Posted on Jul 7, 2013 in St. Goar | 0 comments

View of the Rhine River from St. Goar, Germany

I only completed one big drawing during the bike trip. It was difficult to stop for drawings; we stopped for photos, food, sightseeing, but there was not much time to draw. Also, biking that many hours a day was tiring us two desk workers out.

The tiny town of St. Goar is one of many along the Rhine between Mainz (Mayence) and Köln (Cologne). We took a 5-day/6-night bike trip over an easy 200-km stretch, admiring over a dozen villages and castles or castle ruins along the way.

Cologne is where I was born and grew up, so this romantic stretch of the Rhine was my hinterland as a child.

From St. Goar, you look across the Rhine at St. Goarshausen, which is what you see here. This attempt at a panorama failed; I needed another page to fully show the 180-degree view. I had to leave out some hills and houses on the right side where I ran out of room and couldn’t make my two starting points from each end meet up. Still, the drawing gives a good impression of the landscape: villages lined up at the bottom of very steep hills, vineyards up the hills, and castles or fortresses perched above it all.
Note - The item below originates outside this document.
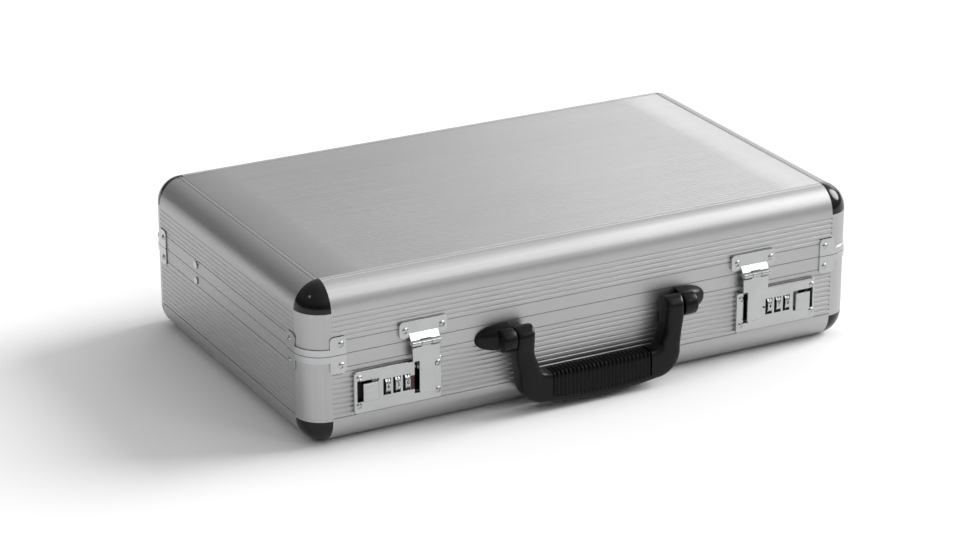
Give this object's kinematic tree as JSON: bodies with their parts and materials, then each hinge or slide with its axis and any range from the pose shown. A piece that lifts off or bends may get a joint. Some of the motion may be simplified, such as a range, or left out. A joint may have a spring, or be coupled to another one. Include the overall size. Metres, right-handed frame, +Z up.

The Rhine was very swollen this June due to heavy rain fall, and more than once we had to ride through large puddles on the bike path. In some places the water almost came up to the bike path, but I think the areas we were riding through had been spared the flooding that created havoc further south.

I enjoyed all the activity on the Rhine, it’s a real working river with freighters, tugboats, little ferries across, bigger ferries along, cruise ships, private boats, fishing boats, and kayaks. Also bikers like us, cars and trains on all the parallel tracks.

And we saw Canada geese as well as what must be German geese. The geese don’t need passports.